** Begin **
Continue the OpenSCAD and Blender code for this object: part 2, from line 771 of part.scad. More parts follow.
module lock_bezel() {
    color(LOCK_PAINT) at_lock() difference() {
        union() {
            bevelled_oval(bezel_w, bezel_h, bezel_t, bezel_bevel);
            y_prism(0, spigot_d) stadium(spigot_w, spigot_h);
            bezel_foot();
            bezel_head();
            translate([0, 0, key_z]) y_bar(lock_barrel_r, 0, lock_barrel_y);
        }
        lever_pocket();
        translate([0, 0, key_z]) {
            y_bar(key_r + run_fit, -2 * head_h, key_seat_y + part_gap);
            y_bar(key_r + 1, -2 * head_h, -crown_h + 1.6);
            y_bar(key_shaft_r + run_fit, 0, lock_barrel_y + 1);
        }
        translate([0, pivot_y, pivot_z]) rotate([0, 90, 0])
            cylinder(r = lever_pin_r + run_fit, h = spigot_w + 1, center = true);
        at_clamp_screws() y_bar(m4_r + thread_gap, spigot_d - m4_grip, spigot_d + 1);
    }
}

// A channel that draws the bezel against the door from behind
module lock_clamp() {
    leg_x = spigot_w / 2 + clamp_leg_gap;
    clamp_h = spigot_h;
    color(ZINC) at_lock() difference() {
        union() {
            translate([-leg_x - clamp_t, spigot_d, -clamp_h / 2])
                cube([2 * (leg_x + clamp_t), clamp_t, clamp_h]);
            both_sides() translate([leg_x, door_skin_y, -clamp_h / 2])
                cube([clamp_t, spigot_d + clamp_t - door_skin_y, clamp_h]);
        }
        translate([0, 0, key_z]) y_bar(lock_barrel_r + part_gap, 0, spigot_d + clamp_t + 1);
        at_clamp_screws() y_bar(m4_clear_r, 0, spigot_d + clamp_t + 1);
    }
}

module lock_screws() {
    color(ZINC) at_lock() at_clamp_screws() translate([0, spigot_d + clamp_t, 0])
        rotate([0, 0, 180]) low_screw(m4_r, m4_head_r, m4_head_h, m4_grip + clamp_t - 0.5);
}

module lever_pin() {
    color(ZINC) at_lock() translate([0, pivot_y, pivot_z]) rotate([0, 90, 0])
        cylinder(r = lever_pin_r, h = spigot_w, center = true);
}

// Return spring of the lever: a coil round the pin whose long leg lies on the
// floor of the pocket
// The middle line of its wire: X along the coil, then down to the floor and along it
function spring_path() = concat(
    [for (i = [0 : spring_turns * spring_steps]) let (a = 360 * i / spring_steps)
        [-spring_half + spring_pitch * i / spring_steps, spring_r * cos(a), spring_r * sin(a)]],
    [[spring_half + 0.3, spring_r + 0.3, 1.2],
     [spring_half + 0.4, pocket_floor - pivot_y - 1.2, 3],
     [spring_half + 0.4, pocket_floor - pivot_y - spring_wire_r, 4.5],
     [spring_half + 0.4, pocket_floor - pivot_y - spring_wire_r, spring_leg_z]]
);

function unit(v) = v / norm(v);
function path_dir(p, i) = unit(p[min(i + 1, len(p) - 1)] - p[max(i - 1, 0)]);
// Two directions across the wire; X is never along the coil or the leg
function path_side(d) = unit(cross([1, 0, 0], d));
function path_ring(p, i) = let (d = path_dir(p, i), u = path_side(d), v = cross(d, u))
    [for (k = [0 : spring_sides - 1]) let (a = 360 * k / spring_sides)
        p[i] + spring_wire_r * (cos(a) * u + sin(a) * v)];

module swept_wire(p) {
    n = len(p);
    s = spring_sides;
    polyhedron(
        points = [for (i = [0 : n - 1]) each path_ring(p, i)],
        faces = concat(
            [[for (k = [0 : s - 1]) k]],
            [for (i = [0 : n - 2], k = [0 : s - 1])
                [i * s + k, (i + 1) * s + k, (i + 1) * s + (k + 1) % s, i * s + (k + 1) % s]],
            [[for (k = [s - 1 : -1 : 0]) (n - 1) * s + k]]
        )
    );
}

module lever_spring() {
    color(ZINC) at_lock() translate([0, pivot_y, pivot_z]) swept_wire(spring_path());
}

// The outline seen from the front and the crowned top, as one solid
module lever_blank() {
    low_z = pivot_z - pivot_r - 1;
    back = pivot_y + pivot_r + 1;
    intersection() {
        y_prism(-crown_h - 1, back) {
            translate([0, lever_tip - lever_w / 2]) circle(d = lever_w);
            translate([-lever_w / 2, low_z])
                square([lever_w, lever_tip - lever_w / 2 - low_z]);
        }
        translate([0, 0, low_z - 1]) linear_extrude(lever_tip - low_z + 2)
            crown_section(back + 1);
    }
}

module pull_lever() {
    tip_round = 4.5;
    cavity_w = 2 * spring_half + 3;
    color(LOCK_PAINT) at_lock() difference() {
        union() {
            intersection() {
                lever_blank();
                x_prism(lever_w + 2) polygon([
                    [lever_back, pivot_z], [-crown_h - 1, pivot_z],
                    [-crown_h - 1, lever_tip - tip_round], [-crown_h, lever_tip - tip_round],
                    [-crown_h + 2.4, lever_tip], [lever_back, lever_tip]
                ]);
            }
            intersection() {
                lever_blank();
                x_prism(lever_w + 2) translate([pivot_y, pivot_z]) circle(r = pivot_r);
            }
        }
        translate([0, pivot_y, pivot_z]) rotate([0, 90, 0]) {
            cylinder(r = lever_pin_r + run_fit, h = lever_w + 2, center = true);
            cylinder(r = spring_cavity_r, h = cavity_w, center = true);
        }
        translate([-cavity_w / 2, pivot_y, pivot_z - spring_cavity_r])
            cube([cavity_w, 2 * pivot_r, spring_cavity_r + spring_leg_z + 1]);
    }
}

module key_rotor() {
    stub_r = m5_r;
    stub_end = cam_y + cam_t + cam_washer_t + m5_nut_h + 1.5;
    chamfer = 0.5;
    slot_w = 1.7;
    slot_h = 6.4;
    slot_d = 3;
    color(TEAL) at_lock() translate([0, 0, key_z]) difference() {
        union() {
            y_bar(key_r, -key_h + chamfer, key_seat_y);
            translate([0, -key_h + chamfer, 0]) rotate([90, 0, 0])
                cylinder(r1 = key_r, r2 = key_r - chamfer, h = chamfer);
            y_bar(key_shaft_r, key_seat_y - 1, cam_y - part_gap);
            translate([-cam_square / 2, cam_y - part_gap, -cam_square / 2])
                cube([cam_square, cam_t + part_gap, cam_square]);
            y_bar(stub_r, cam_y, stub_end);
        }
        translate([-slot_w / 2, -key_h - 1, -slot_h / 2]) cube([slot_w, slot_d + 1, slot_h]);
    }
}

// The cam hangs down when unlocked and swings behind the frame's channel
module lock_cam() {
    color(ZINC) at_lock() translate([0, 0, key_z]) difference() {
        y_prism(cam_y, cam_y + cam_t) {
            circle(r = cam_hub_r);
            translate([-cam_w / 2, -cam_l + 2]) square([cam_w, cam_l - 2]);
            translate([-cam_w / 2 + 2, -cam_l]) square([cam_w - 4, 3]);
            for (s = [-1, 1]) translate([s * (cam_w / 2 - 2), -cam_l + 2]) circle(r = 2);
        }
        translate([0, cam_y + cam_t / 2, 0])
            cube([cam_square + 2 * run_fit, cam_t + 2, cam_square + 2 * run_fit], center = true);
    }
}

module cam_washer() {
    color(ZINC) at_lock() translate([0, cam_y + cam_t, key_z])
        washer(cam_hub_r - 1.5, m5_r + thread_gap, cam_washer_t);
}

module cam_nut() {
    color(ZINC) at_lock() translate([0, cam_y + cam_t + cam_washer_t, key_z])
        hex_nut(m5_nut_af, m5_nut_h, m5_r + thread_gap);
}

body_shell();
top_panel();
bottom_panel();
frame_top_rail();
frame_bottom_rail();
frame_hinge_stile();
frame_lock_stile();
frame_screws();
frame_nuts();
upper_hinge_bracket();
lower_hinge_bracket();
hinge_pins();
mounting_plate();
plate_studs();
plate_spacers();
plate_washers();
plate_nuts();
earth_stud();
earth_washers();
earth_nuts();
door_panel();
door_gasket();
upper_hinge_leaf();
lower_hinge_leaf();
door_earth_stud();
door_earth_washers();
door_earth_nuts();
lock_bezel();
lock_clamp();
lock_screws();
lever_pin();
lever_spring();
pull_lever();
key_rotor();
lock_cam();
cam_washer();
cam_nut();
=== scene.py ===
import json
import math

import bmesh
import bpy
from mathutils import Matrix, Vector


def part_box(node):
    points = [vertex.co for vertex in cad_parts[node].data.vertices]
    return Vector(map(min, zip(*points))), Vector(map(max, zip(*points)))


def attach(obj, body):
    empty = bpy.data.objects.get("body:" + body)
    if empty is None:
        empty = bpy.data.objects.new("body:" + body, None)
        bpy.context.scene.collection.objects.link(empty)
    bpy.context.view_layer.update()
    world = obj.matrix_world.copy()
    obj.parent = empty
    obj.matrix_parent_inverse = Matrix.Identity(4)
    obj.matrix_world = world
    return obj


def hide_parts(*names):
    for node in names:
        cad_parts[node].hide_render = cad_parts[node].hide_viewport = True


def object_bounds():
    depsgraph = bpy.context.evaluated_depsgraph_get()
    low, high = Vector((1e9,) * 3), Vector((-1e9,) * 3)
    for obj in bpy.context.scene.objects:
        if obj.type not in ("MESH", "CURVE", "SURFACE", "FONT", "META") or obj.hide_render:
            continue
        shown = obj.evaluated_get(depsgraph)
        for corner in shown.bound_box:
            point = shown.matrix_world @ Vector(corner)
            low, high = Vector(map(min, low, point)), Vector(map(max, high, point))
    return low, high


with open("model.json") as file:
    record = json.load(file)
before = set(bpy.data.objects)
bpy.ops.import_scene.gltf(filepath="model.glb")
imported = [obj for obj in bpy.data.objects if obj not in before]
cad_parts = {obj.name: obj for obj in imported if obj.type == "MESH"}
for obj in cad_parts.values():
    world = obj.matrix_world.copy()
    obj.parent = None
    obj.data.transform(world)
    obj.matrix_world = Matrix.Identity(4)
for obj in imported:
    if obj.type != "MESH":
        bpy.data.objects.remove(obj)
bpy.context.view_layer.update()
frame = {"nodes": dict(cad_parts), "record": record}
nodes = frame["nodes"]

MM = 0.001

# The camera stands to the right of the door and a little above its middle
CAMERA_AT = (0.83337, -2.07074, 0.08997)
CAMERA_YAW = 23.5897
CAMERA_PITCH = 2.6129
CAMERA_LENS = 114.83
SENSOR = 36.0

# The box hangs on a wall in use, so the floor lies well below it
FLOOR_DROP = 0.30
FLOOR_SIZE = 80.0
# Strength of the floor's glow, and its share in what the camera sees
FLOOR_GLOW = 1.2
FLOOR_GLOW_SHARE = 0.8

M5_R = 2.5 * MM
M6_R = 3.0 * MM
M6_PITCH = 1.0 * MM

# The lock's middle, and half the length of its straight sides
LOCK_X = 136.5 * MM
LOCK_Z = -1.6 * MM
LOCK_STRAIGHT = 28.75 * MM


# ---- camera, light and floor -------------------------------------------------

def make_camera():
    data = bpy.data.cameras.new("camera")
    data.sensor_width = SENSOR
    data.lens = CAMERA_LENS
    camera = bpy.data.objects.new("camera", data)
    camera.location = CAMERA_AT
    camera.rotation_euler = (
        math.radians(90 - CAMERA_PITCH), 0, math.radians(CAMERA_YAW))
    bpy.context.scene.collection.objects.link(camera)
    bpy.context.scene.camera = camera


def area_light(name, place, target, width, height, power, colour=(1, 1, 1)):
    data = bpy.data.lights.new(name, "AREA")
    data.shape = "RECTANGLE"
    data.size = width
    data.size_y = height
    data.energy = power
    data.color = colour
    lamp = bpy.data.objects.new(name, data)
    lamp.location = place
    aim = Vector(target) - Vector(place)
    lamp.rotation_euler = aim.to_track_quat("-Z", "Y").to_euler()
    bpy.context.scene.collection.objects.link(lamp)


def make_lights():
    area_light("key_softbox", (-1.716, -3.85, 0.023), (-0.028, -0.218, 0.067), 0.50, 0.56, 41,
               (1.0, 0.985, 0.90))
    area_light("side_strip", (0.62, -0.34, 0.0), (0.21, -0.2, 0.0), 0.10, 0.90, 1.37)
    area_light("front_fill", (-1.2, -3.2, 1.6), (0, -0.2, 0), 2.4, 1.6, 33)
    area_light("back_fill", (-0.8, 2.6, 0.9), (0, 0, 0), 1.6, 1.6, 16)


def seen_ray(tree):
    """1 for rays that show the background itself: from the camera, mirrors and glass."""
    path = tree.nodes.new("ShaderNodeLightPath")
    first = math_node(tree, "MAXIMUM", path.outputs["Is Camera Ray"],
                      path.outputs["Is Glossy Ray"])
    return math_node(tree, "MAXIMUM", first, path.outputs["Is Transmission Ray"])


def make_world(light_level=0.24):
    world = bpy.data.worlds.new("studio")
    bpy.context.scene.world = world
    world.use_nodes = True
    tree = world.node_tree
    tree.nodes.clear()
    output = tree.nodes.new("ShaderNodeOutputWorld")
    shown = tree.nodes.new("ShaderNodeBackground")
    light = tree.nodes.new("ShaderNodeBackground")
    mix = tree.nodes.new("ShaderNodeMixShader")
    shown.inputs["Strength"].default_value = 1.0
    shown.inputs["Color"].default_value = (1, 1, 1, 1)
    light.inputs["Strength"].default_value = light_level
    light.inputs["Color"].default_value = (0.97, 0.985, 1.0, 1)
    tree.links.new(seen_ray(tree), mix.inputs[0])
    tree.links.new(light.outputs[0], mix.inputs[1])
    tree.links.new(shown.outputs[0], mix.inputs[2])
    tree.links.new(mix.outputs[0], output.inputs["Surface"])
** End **
Give again, word for word, every line of the listing above from the one with "obj.matrix_world = world" to the one with "Vector(map(max, high, point))", both inclusive, and nothing beyond them.

**Answer in full**
    obj.matrix_world = world
    return obj


def hide_parts(*names):
    for node in names:
        cad_parts[node].hide_render = cad_parts[node].hide_viewport = True


def object_bounds():
    depsgraph = bpy.context.evaluated_depsgraph_get()
    low, high = Vector((1e9,) * 3), Vector((-1e9,) * 3)
    for obj in bpy.context.scene.objects:
        if obj.type not in ("MESH", "CURVE", "SURFACE", "FONT", "META") or obj.hide_render:
            continue
        shown = obj.evaluated_get(depsgraph)
        for corner in shown.bound_box:
            point = shown.matrix_world @ Vector(corner)
            low, high = Vector(map(min, low, point)), Vector(map(max, high, point))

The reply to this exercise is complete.